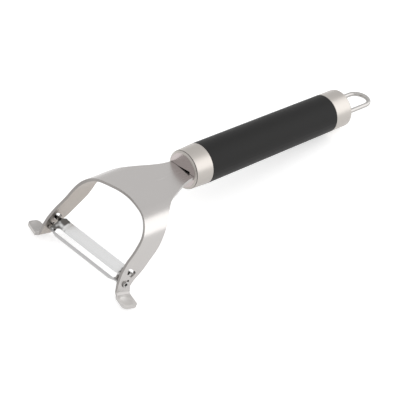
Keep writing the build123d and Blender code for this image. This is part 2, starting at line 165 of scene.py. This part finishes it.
def make_grain():
    """Group: fine grain along the handle's own axes. Gives a mask, a roughness and a normal."""
    group, start, end = new_group(
        "grain",
        {"Stretch": "Vector", "Rough low": "Float", "Rough high": "Float", "Depth": "Float"},
        {"Mask": "Float", "Roughness": "Float", "Normal": "Vector"},
    )
    place = add(group, "ShaderNodeTexCoord", -6, 1)
    turn = add(group, "ShaderNodeMapping", -5, 1, Rotation=(-HANDLE_TILT, 0, 0))
    drawn_out = add(group, "ShaderNodeVectorMath", -4, 1, "MULTIPLY")
    fine = add(group, "ShaderNodeTexNoise", -3, 1, Scale=1, Detail=FINE_DETAIL, Roughness=FINE_ROUGHNESS)
    broad = add(group, "ShaderNodeTexNoise", -3, 0, Scale=BROAD_SCALE, Detail=BROAD_DETAIL)
    total = add(group, "ShaderNodeMath", -2, 0, "ADD")
    mean = add(group, "ShaderNodeMath", -1, 0, "DIVIDE")
    mean.inputs[1].default_value = 2
    rough = add(group, "ShaderNodeMapRange", 0, 0, From_Min=GRAIN_LOW, From_Max=GRAIN_HIGH)
    bump = add(group, "ShaderNodeBump", 1, 1, Distance=GRAIN_HEIGHT)
    link = group.links.new
    link(place.outputs["Object"], turn.inputs["Vector"])
    link(turn.outputs["Vector"], drawn_out.inputs[0])
    link(start.outputs["Stretch"], drawn_out.inputs[1])
    link(drawn_out.outputs["Vector"], fine.inputs["Vector"])
    link(place.outputs["Object"], broad.inputs["Vector"])
    link(fine.outputs["Fac"], total.inputs[0])
    link(broad.outputs["Fac"], total.inputs[1])
    link(total.outputs[0], mean.inputs[0])
    link(mean.outputs[0], rough.inputs["Value"])
    link(start.outputs["Rough low"], rough.inputs["To Min"])
    link(start.outputs["Rough high"], rough.inputs["To Max"])
    link(fine.outputs["Fac"], bump.inputs["Height"])
    link(start.outputs["Depth"], bump.inputs["Strength"])
    link(mean.outputs[0], end.inputs["Mask"])
    link(rough.outputs["Result"], end.inputs["Roughness"])
    link(bump.outputs["Normal"], end.inputs["Normal"])
    return group


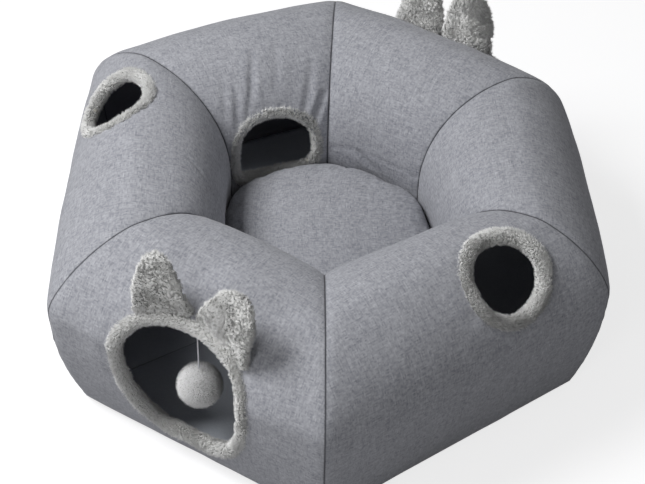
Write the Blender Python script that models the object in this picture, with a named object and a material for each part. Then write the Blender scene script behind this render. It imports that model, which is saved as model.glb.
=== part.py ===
"""Hexagonal ring tunnel for cats: six padded lengths sewn corner to corner round a lift-out cushion.

Metres, +Z up. The underside lies on z = 0 with the origin at its middle, and the front corner points to -Y.
Every layer is drawn in the tunnel's cross-section (u, z), where u is the distance from the ring's middle
measured square to a side. A corner seam is that section turned to the corner's own direction, and a side
is ruled from one corner seam to the next. A place on a sewn panel is (x, w): x runs along the side from
its middle, counterclockwise seen from above, and w runs over the section from the outer bottom edge.
"""

import math

import bmesh
import bpy
import numpy as np

# The ring's cross-section
OUTER_APOTHEM = 0.390
WELL_APOTHEM = 0.142
CREST_SHARE = 0.5605
OUTER_TUCK = 0.032
WELL_TUCK = 0.010
RING_HEIGHT = 0.300
WIDEST_HEIGHT = 0.200
NECK_HEIGHT = 0.150
SHOULDER_POWER = 1.58
BROW_POWER = 2.24
PANEL_CROWN = 0.009

# The six corner seams, from the front one round to the left one: each leans away from an even hexagon
CORNER_TURNS_DEG = (0.8, 5.3, 1.2, -2.5, -7.7, 1.9)
CORNER_OUTER_SHARES = (0.029, -0.019, -0.043, -0.009, 0.013, -0.016)
CORNER_WELL_SHARES = (0.026, -0.016, 0.014, -0.005, 0.079, -0.135)
SIDE_NAMES = ("front_right", "right", "back_right", "back_left", "left", "front_left")

# The wall's layers
COVER_THICKNESS = 0.0015
FOAM_THICKNESS = 0.006
LINING_THICKNESS = 0.001
BASE_THICKNESS = 0.003
BASE_INSET = 0.002
SEAT_GAP = 0.0003
CUT_OVERRUN = 0.012

# The plush rolls round the openings, and the outlines that their middles follow
DOOR_ROLL_RADIUS = 0.0125
PEEPHOLE_ROLL_RADIUS = 0.0105
INNER_DOOR_ROLL_RADIUS = 0.008
ROLL_CLEARANCE = 0.0010
DOOR_HALF_WIDTH = 0.1045
DOOR_ARCH_HEIGHT = 0.083
DOOR_SIDE_HEIGHT = 0.141
DOOR_SILL_RISE = 0.049
DOOR_FOOT_SHARE = 0.22
ARCH_POWER = 2.2
FOOT_POWER = 3.4
FOOT_TAPER_POWER = 1.5
FRONT_DOOR_SHIFT = -0.006
REAR_DOOR_SHIFT = -0.006
INNER_DOOR_HALF_WIDTH = 0.062
INNER_DOOR_ARCH_HEIGHT = 0.064
INNER_DOOR_SIDE_HEIGHT = 0.053
INNER_DOOR_DROP = 0.205
INNER_DOOR_FOOT_SHARE = 0.0
INNER_DOOR_SHIFT = 0.003
PEEPHOLE_RADIUS = 0.060
LEFT_PEEPHOLE_DROP = 0.051
LEFT_PEEPHOLE_SHIFT = -0.094
RIGHT_PEEPHOLE_DROP = 0.060
RIGHT_PEEPHOLE_SHIFT = 0.086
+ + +
* _WHAT YOU WILL DO_
Print exactly the lines from the line with "Write the Blender Python" to the line with "PANEL_CROWN = 0.009", both included, and nothing else.

* _FULL ANSWER_
Write the Blender Python script that models the object in this picture, with a named object and a material for each part. Then write the Blender scene script behind this render. It imports that model, which is saved as model.glb.
=== part.py ===
"""Hexagonal ring tunnel for cats: six padded lengths sewn corner to corner round a lift-out cushion.

Metres, +Z up. The underside lies on z = 0 with the origin at its middle, and the front corner points to -Y.
Every layer is drawn in the tunnel's cross-section (u, z), where u is the distance from the ring's middle
measured square to a side. A corner seam is that section turned to the corner's own direction, and a side
is ruled from one corner seam to the next. A place on a sewn panel is (x, w): x runs along the side from
its middle, counterclockwise seen from above, and w runs over the section from the outer bottom edge.
"""

import math

import bmesh
import bpy
import numpy as np

# The ring's cross-section
OUTER_APOTHEM = 0.390
WELL_APOTHEM = 0.142
CREST_SHARE = 0.5605
OUTER_TUCK = 0.032
WELL_TUCK = 0.010
RING_HEIGHT = 0.300
WIDEST_HEIGHT = 0.200
NECK_HEIGHT = 0.150
SHOULDER_POWER = 1.58
BROW_POWER = 2.24
PANEL_CROWN = 0.009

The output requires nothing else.